Dmitry Medvedev’s press secretary has branded claims by Moscow’s former mayor, Yuri Luzhkov, that he was being persecuted by the authorities as absurd.

The president’s press secretary, Natalia Timakova, said on Thursday that such a development would be “too much honor for a dismissed politician… Serious crimes are being investigated, and various individuals are being questioned," she said. "As far as I know, Yury Mikhailovich has so far been summoned as a witness.
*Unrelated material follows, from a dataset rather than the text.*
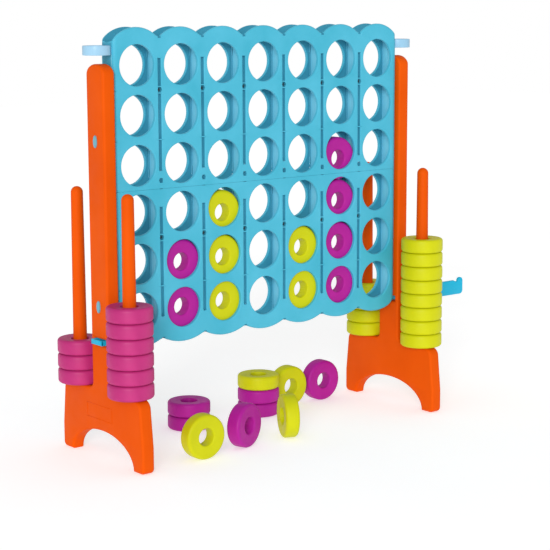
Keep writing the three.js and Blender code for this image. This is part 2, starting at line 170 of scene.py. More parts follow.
BOARD_BLUE = moulded_plastic("board_blue", (0.045, 0.4, 0.55), (0.075, 0.46, 0.63), (0.36, 0.5), 0.12)
# Painted light: a lighter copy of the board's blue for the sideways faces of the dividers, slit fillings,
# bridges and end walls inside the board.
BOARD_PAINTED_LIGHT = moulded_plastic("board_painted_light", (0.15, 0.55, 0.72), (0.2, 0.62, 0.8), (0.36, 0.5), 0.12)
# Painted shade: a darker copy of the board's blue for the plates' inner faces, the walls of slits and round
# holes, the fronts of dividers and slit backings, and the board's outer end walls.
BOARD_PAINTED_SHADE = moulded_plastic("board_painted_shade", (0.04, 0.29, 0.42), (0.06, 0.35, 0.49), (0.55, 0.7), 0.2)
PALE_BLUE = moulded_plastic("pale_blue", (0.27, 0.5, 0.68), (0.33, 0.56, 0.74), (0.24, 0.36), 0.06)
GATE_CYAN = moulded_plastic("gate_cyan", (0.0, 0.38, 0.6), (0.005, 0.44, 0.68), (0.3, 0.42), 0.08)
LEG_ORANGE = moulded_plastic("leg_orange", (0.68, 0.075, 0.0), (0.76, 0.093, 0.001), (0.45, 0.6), 0.15,
                             5.0, 0.06)
PLUG_TEAL = moulded_plastic("plug_teal", (0.12, 0.34, 0.42), (0.17, 0.4, 0.5), (0.35, 0.5), 0.06)
RING_MAGENTA = moulded_plastic("ring_magenta", (0.37, 0.011, 0.13), (0.52, 0.03, 0.19), (0.4, 0.55), 0.15)
RING_PURPLE = moulded_plastic("ring_purple", (0.35, 0.006, 0.24), (0.44, 0.012, 0.3), (0.4, 0.55), 0.15,
                              9.0, 0.2)
RING_YELLOW = moulded_plastic("ring_yellow", (0.51, 0.52, 0.0), (0.59, 0.6, 0.002), (0.4, 0.55), 0.15,
                              9.0, 0.2)
# Partly the dark metal of the screw heads, partly painted shade in the screw holes: a near-black blue.
SCREW_STEEL_AND_SHADE = moulded_plastic("screw_steel_and_shade", (0.012, 0.03, 0.04), (0.03, 0.05, 0.06), (0.4, 0.6), 0.1)
RING_LOOKS = {"purple": RING_PURPLE, "yellow": RING_YELLOW}
POSTS = ("front_left", "rear_left", "front_right", "rear_right")


# ---------- mesh helpers ----------
def new_piece(name, mesh, material, smooth_angle=32):
    mesh.shade_smooth()
    mesh.set_sharp_from_angle(angle=math.radians(smooth_angle))
    if not mesh.materials:
        mesh.materials.append(material)
    piece = bpy.data.objects.new(name, mesh)
    bpy.context.scene.collection.objects.link(piece)
    return piece


def mesh_from(name, bm):
    mesh = bpy.data.meshes.new(name)
    bm.to_mesh(mesh)
    bm.free()
    return mesh


def add_box(bm, low, high, bevel=0.0):
    """A box from its low to its high corner, with its edges bevelled if asked. It returns the faces
    of a box that isn't bevelled."""
    low, high = Vector(low), Vector(high)
    middle = Matrix.Translation((low + high) / 2)
    made = bmesh.ops.create_cube(bm, size=1, matrix=middle @ Matrix.Diagonal((*(high - low), 1)))
    if bevel:
        edges = {edge for vert in made["verts"] for edge in vert.link_edges}
        bmesh.ops.bevel(bm, geom=list(edges), offset=bevel, segments=2, profile=0.5, affect="EDGES")
        return []
    return {face for vert in made["verts"] for face in vert.link_faces}


def arc(cx, cy, radius, start, end, steps):
    """Points of an arc, from start to end in degrees. radius is one number or a pair for an ellipse."""
    rx, ry = radius if isinstance(radius, tuple) else (radius, radius)
    turns = [math.radians(start + (end - start) * step / steps) for step in range(steps + 1)]
    return [(cx + rx * math.cos(turn), cy + ry * math.sin(turn)) for turn in turns]


def sheet_mesh(name, outlines, thickness, bevel, to_place):
    """A plate cut to the outlines (the first is its edge, the others are holes), with rounded edges.
    It is drawn in its own x and y, thickness / 2 to each side, and to_place puts it in its place."""
    curve = bpy.data.curves.new(name, "CURVE")
    curve.dimensions = "2D"
    curve.fill_mode = "BOTH"
    curve.extrude = thickness / 2 - bevel
    curve.bevel_depth = bevel
    curve.bevel_resolution = 3
    curve.offset = -bevel
    for points in outlines:
        spline = curve.splines.new("POLY")
        spline.points.add(len(points) - 1)
        for point, (x, y) in zip(spline.points, points):
            point.co = (x, y, 0, 1)
        spline.use_cyclic_u = True
    holder = bpy.data.objects.new(name, curve)
    mesh = bpy.data.meshes.new_from_object(holder)
    bpy.data.objects.remove(holder)
    bm = bmesh.new()
    bm.from_mesh(mesh)
    bpy.data.meshes.remove(mesh)
    bmesh.ops.remove_doubles(bm, verts=bm.verts, dist=1e-5)
    bmesh.ops.recalc_face_normals(bm, faces=bm.faces)
    bm.transform(to_place)
    if to_place.determinant() < 0:
        bmesh.ops.reverse_faces(bm, faces=bm.faces)
    return mesh_from(name, bm)


def turned_mesh(name, profile, steps, closed):
    """Turns a profile of (radius, z) points about z. A closed profile makes a ring."""
    bm = bmesh.new()
    loops = []
    for step in range(steps):
        turn = 2 * math.pi * step / steps
        loops.append([bm.verts.new((r * math.cos(turn), r * math.sin(turn), z)) for r, z in profile])
    last = len(profile) if closed else len(profile) - 1
    for step in range(steps):
        here, there = loops[step], loops[(step + 1) % steps]
        for i in range(last):
            k = (i + 1) % len(profile)
            bm.faces.new((here[i], there[i], there[k], here[k]))
    bmesh.ops.remove_doubles(bm, verts=bm.verts, dist=1e-6)
    bmesh.ops.recalc_face_normals(bm, faces=bm.faces)
    return mesh_from(name, bm)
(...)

If Yury Luzhkov, who is vacationing abroad, considers himself innocent, he should stop theorizing in an interview that he would definitely return to Moscow but come and give testimony to the investigation," Timakova said.Timakova’s statement came in response to Yuri Luzhkov’s interview in the Thursday edition of the Russian daily Izvestia in which the former mayor said that the Russian police had summoned him for questioning in connection with a multi-million-dollar fraud case “in order to show everyone who is the boss” and to give him the status of “almost suspect.” Also on Thursday, Luzhkov said he was suing the head of the Russian presidential administration, Sergei Naryshkin, for one million rubles in moral damages after Naryshkin told the press on Wednesday that the level of corruption in Moscow under Luzhkov had reached “unprecedented levels” and this was one of the reasons why President Dmitry Medvedev sacked Luzhkov over a year ago. In the Izvestia interview, Luzhkov maintained that he was not a law enforcer but a city manager and that fighting corruption was not his responsibility. He also admitted that in his 18 years as mayor not a single civil servant was sentenced for a corruption crime.